(De la poudre aux yeux des Béninois à la veille des élections)
Des posters géants à l’effigie du chef de l’Etat aux grands carrefours de la ville de Cotonou hier. L‘initiative porte la marque d’un groupe de jeunes entrepreneurs qui célèbrent ainsi les 1000 « glorieux » jours de Patrice Talon à la tête de l’Etat. Cela a surpris plus d’un. Particulièrement des conducteurs de taxi-moto qui seraient très remontés, eux qui traversent une disette quotidienne depuis l’avènement du régime de la rupture. Sur les réseaux aussi, l’indignation est totale. Pour certains, Patrice Talon doit taper du poing sur la table, condamner ces pratiques de propagande et de culte de la personnalité décriées sous l’ancien régime. Et Vlan ! Un communiqué de la Présidence signé de Pascal Irénée Koupaki condamnant le fait est rendu public. Le texte parle d’une initiative assimilable au culte de la personnalité, contraire à la démarche du président de la république qui s’emploie à exercer ses fonctions avec humilité depuis son investiture le 06 avril 2016. Mais quand on sait que les positions de Patrice Talon sur le sujet évoluent à géométrie variable, on est tenté de demander de quelle démarche parle-t-on dans ce communiqué ? Celle avant le 06 avril 2016 ou celle de 2017 après l’échec de la tentative de révision de la Constitution ?

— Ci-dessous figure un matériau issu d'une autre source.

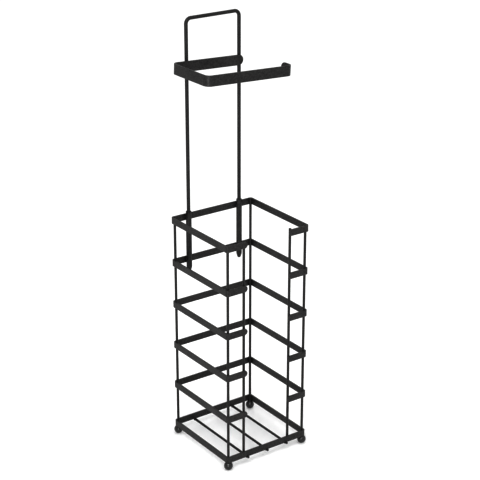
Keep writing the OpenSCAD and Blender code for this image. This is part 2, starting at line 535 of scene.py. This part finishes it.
def bent_rod(shape, line, radius):
    """Round rod along a list of points in an XZ plane, with rounded ends."""
    rings = []
    for i, p in enumerate(line):
        before, after = line[max(i - 1, 0)], line[min(i + 1, len(line) - 1)]
        rings.append((p, (after - before).normalized(), radius))
    cap = [(ROD_END_R * (1 - math.cos(a)), radius - ROD_END_R + ROD_END_R * math.sin(a))
           for a in quarter_turn()[:-1]]
    cap.append((ROD_END_R, radius))
    (start, ahead, _), (stop, onward, _) = rings[0], rings[-1]
    head = [(start + ahead * along, ahead, r) for along, r in cap]
    tail = [(stop - onward * along, onward, r) for along, r in reversed(cap)]
    rings = head + rings[1:-1] + tail
    side = Vector((0, 1, 0))
    points = []
    for p, ahead, r in rings:
        up = ahead.cross(side)
        for j in range(WIRE_SIDES):
            a = 2 * math.pi * j / WIRE_SIDES
            points.append(p + side * (r * math.cos(a)) + up * (r * math.sin(a)))
    shape.add(points, strip_faces(len(rings), WIRE_SIDES) + end_faces(len(points), WIRE_SIDES))


# ---------------------------------------------------------------- welds

def crease_weld(shape, contact, outward, radius, length, fillet_r):
    """Coat and weld metal in the two creases beside an upright wire on a flat bar.

    contact is the middle of the line where they touch, and outward points from the bar to the
    wire.
    """
    contact, outward, axis = Vector(contact), Vector(outward), Vector((0, 0, 1))
    across = outward.cross(axis)
    reach = 2 * math.sqrt(radius * fillet_r)
    start = -math.pi / 2
    meet = math.atan2(radius - fillet_r, -reach)
    arc = [start - i / ROUND_STEPS * (start - meet + 2 * math.pi) for i in range(ROUND_STEPS + 1)]
    side = [(reach + fillet_r * math.cos(a), fillet_r + fillet_r * math.sin(a)) for a in arc]
    right = [(reach, -CREASE_SINK)] + side
    outline = right + [(0.0, radius * WELD_CORE)] + [(-u, v) for u, v in right[::-1]]
    points = []
    for i in range(CREASE_STEPS + 1):
        t = -1 + 2 * i / CREASE_STEPS
        scale = max(CREASE_TIP, (1 - t * t) ** CREASE_TAPER)
        for u, v in outline:
            points.append(contact + across * (u * scale) + outward * (v * scale)
                          + axis * (t * length / 2))
    count = len(outline)
    shape.add(points, strip_faces(CREASE_STEPS + 1, count) + end_faces(len(points), count))


def collar_weld(shape, origin, axis, radius, spread):
    """Concave ring of weld round a wire where it leaves a surface."""
    inner = radius * WELD_CORE
    outer = [(radius + spread * (1 - math.sin(a)), COLLAR_HEIGHT * (1 - math.cos(a)))
             for a in quarter_turn()]
    profile = [(inner, -COLLAR_SINK), (radius + spread, -COLLAR_SINK)] + outer
    profile.append((inner, COLLAR_HEIGHT))
    matrix = facing(origin, axis)
    points = []
    for r, h in profile:
        points += circle(matrix, r, h, WIRE_SIDES)
    shape.add(points, strip_faces(len(profile), WIRE_SIDES, closed_rows=True))


# ---------------------------------------------------------------- the tower

def centre_of(node_name):
    low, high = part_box(node_name)
    return (low + high) / 2


def size_of(node_name):
    low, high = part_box(node_name)
    return high - low


ring_size = size_of("ring_1")
half_w, half_d, ring_h = ring_size.x / 2, ring_size.y / 2, ring_size.z
post_r = size_of("post_front_left").x / 2
slot_x = abs(centre_of("slot_post_left").x)


def open_ring(name):
    """Ring with an open front: it starts and ends at the half-round ends of its stubs."""
    tip_x = slot_x - STUB_OVERHANG
    mid_r = RING_CORNER_R - RING_BAR_T / 2
    stub = half_w - RING_CORNER_R - tip_x
    side_run, back_run = 2 * (half_d - RING_CORNER_R), 2 * (half_w - RING_CORNER_R)
    route = Route((tip_x, -half_d + RING_BAR_T / 2), 0.0).run(stub, STUB_STEPS)
    for length in (side_run, back_run, side_run):
        route.turn_left(mid_r).run(length)
    route.turn_left(mid_r).run(stub, STUB_STEPS)
    shape = Shape()
    bent_bar(shape, route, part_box(name)[0].z, ring_h, RING_BAR_T, BAR_EDGE_R)
    shape.build(name + "_bar", name, "tower", "bar_coat")


def base_ring(name):
    """Closed ring, notched underneath where the floor wires are let in."""
    low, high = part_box(name)
    wire_z = centre_of("floor_wire_middle").z
    notch_r = size_of("floor_wire_middle").x / 2 + NOTCH_GAP
    notch_x = [centre_of(n).x for n in FLOOR_WIRES]
    half_notch = math.sqrt(notch_r ** 2 - (low.z - wire_z) ** 2)
    middle = RING_BAR_T / 2
    mid_r = RING_CORNER_R - middle
    straight_x, straight_y = half_w - RING_CORNER_R, half_d - RING_CORNER_R
    line = []

    def across(y, heading, direction):
        """Points of the front or back side, with extra ones along each notch."""
        marks = [-straight_x]
        for x in sorted(notch_x):
            for i in range(NOTCH_STEPS + 1):
                marks.append(x + half_notch * math.cos(math.pi * (1 - i / NOTCH_STEPS)))
        marks.append(straight_x)
        for x in marks[::direction]:
            line.append((Vector((x, y)), heading))

    def corner(cx, cy, heading):
        for i in range(1, BEND_STEPS):
            h = heading + i / BEND_STEPS * math.pi / 2
            line.append((Vector((cx + mid_r * math.sin(h), cy - mid_r * math.cos(h))), h))

    def along(x, heading, direction):
        """The two ends of the left or right side."""
        for y in (-straight_y * direction, straight_y * direction):
            line.append((Vector((x, y)), heading))

    across(-half_d + middle, 0.0, 1)
    corner(straight_x, -straight_y, 0.0)
    along(half_w - middle, math.pi / 2, 1)
    corner(straight_x, straight_y, math.pi / 2)
    across(half_d - middle, math.pi, -1)
    corner(-straight_x, straight_y, math.pi)
    along(-half_w + middle, 1.5 * math.pi, -1)
    corner(-straight_x, -straight_y, 1.5 * math.pi)

    def lower_edge(p):
        """Height of the bar's underside, which arches over the floor wires."""
        away = min(abs(p.x - x) for x in notch_x)
        front_or_back = abs(abs(p.y) - (half_d - middle)) <= SAME_SIDE
        if front_or_back and away < half_notch:
            return wire_z + math.sqrt(notch_r ** 2 - away ** 2)
        return low.z

    rim = bar_edge_profile(RING_BAR_T, BAR_EDGE_R)
    section = [(d, n, 1, w) for d, n, w in rim] + [(d, n, 0, w) for d, n, w in reversed(rim)]
    points, wear_and_highlight = [], []
    for p, h in line:
        outward = Vector((math.sin(h), -math.cos(h)))
        for inset, offset, top, worn_and_highlighted in section:
            z = high.z - inset if top else lower_edge(p) + inset
            points.append((*(p + outward * offset), z))
            wear_and_highlight.append(worn_and_highlighted)
    faces = strip_faces(len(line), len(section), closed_rows=True)
    shape = Shape()
    shape.add(points, [f[::-1] for f in faces], wear_and_highlight)
    shape.build(name + "_bar", name, "tower", "bar_coat")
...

Y a-t-il une suite logique dans les positions que défend le chantre du Nouveau départ et de la rupture ? Ses valeurs ne fluctuent-elles pas au gré des circonstances ? A bien analyser la situation, le problème n’est pas l’initiative des jeunes entrepreneurs mais le communiqué de la Présidence de la République. C’est dans ce pays que les gens ont marché pour la gloire du chef de l‘Etat. Le Prd a donné le top à Porto-Novo et la fièvre a embrasé tout le pays. En ce moment, on avait attendu en vain une réaction du Palais. Evidemment, c’était au lendemain de l’échec de la révision de la Constitution. Le discours n’était plus le même. Le chef de l’Etat qui ne s’attendait pars à un tel camouflet a semblé remettre en cause les valeurs prônées lors de la campagne présidentielle de 2016 où il avait clamé son aversion pour les pratiques propagandistes et du culte de la personnalité. C’est en ce moment qu’on a entendu « j’aviserai », s’agissant de sa volonté de ne faire qu’un seul mandat. En visite au Vatican, lors d’une interview accordée à radio Vatican, Patrice Talon a encore évolué dans sa position. Le « j’aviserai » est devenu « plus question de mandat unique, étant donné que la révision n’a pas abouti ». Sur la question des marches de soutien, sa position aussi a évolué. Au micro de radio Vatican, le chef de l’Etat a évoqué l’absence de loi qui interdit cette pratique pour soutenir l’argument selon lequel « tout ce qui n’est pas interdit par la loi est autorisé. « On ne peut pas empêcher les gens de manifester ou d’exprimer leur sentiment. (…) Il est difficile de dire à ceux qui approuvent mon action de ne pas le faire », avait-il dit au micro de radio Vatican.
Quand on suit cette logique, on ne peut alors rien reprocher à ceux qui ont placé des posters géants du chef de l’Etat à certains grands carrefours de la ville. Bien au contraire, ils n’ont fait que suivre la fluctuation des valeurs défendues au sommet de l’Etat. De ce point de vue, à moins que ce ne soit pour amuser la galerie, on peut se demander dans quelle logique s’inscrit le communiqué de Pascal Irénée Koupaki. On ne peut plus parler de valeur d’humilité du chef de l’Etat quand on a laissé les gens marcher pour soutenir le régime sans réagir. Ce revirement ne répond à aucune logique si ce n’est appâter les populations dans la perspective des prochaines législatives.Surtout qu’hier beaucoup de Béninois étaient révoltés à la vue des affiches.